While he’s providing great value in the bottom third of the order for the Royals, they would be smart to shop him aggressively over the next couple of weeks. Zumwalt may work miracles, but the clock is racing toward midnight here.
Nicky Lopez
What happened? I feel like we’ve kind of glossed over his season. Not that expectations were super-high, but after what we saw in 2021, they were a bit elevated.
He’s walking less than in 2021, which has certainly impacted his OBP. The real story, however, is his struggles with off-speed pitches. Last year, he hit .297 against off-speed offerings, according to Baseball Savant. This year? Lopez is hitting just .063. It’s not as if you can chalk that down to bad luck. It’s pitch recognition. This year, Lopez has struck out 11 times in 33 plate appearances ending with an off-speed pitch. He whiffed nine times in 68 PAs last year. Let’s see if Zumwalt and company can fix that in the season’s second half.

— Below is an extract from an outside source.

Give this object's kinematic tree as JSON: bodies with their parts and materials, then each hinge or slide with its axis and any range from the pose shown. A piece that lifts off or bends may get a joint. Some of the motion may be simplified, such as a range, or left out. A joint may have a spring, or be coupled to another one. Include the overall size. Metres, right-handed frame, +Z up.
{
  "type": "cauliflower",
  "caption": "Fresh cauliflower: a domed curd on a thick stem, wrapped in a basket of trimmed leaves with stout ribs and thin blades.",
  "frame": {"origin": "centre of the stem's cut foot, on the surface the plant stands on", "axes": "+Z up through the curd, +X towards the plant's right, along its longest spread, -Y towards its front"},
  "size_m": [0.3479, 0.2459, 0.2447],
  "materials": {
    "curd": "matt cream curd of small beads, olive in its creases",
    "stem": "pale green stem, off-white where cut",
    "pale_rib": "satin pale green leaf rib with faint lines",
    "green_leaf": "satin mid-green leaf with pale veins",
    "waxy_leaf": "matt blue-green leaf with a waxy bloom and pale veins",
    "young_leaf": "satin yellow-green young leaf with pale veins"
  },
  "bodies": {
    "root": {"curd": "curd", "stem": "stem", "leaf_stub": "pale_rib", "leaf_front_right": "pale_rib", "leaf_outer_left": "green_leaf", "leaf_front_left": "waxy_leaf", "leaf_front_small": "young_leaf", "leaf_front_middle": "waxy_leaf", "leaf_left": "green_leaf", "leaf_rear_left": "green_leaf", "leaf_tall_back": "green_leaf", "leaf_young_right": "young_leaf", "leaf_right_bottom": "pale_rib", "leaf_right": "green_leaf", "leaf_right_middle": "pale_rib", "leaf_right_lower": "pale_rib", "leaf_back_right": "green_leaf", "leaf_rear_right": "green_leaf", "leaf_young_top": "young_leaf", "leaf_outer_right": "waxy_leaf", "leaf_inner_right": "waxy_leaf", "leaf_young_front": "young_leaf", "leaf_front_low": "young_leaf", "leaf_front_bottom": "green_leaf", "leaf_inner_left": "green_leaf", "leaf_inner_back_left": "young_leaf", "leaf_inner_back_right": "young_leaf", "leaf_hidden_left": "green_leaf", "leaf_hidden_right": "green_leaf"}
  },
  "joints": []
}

I realize I’ve left out prospects such as MJ Melendez, Emmanual Rivera and Vinnie Pasquantino. All three have received considerable playing time, but weren’t around or had limited exposure to the old hitting regime. Salvador Perez has been injured and attempted to hit through his thumb injury, so I decided to leave him out as well.

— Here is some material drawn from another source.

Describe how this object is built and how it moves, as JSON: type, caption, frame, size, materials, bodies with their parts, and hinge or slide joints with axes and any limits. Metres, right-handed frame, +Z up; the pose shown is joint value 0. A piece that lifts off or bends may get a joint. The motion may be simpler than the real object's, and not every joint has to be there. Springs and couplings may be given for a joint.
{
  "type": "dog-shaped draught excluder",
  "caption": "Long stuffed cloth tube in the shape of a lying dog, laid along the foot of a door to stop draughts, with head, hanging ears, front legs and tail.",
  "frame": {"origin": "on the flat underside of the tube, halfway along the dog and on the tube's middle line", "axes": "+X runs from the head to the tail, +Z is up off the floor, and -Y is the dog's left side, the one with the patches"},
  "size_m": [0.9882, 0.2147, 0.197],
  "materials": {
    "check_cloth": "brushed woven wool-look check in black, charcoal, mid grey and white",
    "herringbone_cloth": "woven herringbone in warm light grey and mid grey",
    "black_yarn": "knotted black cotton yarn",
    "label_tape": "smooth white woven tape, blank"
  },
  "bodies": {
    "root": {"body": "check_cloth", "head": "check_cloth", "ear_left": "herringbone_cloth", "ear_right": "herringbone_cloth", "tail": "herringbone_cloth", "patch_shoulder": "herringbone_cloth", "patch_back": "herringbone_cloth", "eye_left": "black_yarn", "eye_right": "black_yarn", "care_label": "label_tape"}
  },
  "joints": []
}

Rivera has been solid, if unspectacular, at the plate. Melendez continues to deliver some kind of quality plate appearances and sported a wRC+ of 108 over the season’s first half. We haven’t seen enough of Pasquantino at the major league level to make any proclamations, but he certainly has folk hero potential. And he hits the snot out of the baseball. If Matheny can see his way to stack Witt Jr., Pasquantino and Melendez in the middle of the lineup with consistency, that feels like something we can all get excited about. Especially with Zumwalt, DeRenne and Tosar in the dugout as the three-headed hitting guru.
I’m much more bullish on the Royals’ hitting than I am on the pitching. We’re seeing the results from the influx of young hitters and the philosophies honed in the minor leagues making their way to the big league club. If Dayton Moore and JJ Picollo could get beyond the great attitude of the pitching coach and decide to truly hold someone accountable for the disaster of the first half, this team could start to build a serious foundation.
For now, we’ll just have to live with the improvements on the hitting side.
How about a bonus entry?
Carlos Santana
He’s busy hitting dingers in Seattle, but I would be interested in hearing from, if he were so inclined, Carlos Santana.
He joined the Royals coming off a poor 2020 season, got off to a decent start in 2021, but eventually faded. We were told his strained hip flexor submarined the second half of his season, but the results clearly weren’t there in the first few weeks of 2022. The difference between hitting coaches is extremely pronounced in his case. Is it a coincidence? A player finally progressing to the mean? Or was the change in coaches just what he needed? Only Santana can say for sure.
If Wyatt Mills or William Fleming turn into anything for the Royals, maybe we can give Zumwalt and company some indirect credit for improving the pitching. Is there anything these guys can’t do?
Scoring runs seems to be something we can all support - making that change in staff produced results...what a crazy idea...
Great summary Craig. Really enjoyed it.
Will be interesting to see, with all these coaches up here at the ML level, who is in charge of teaching their philosophy in the minors now? Will they all still stay on the same page?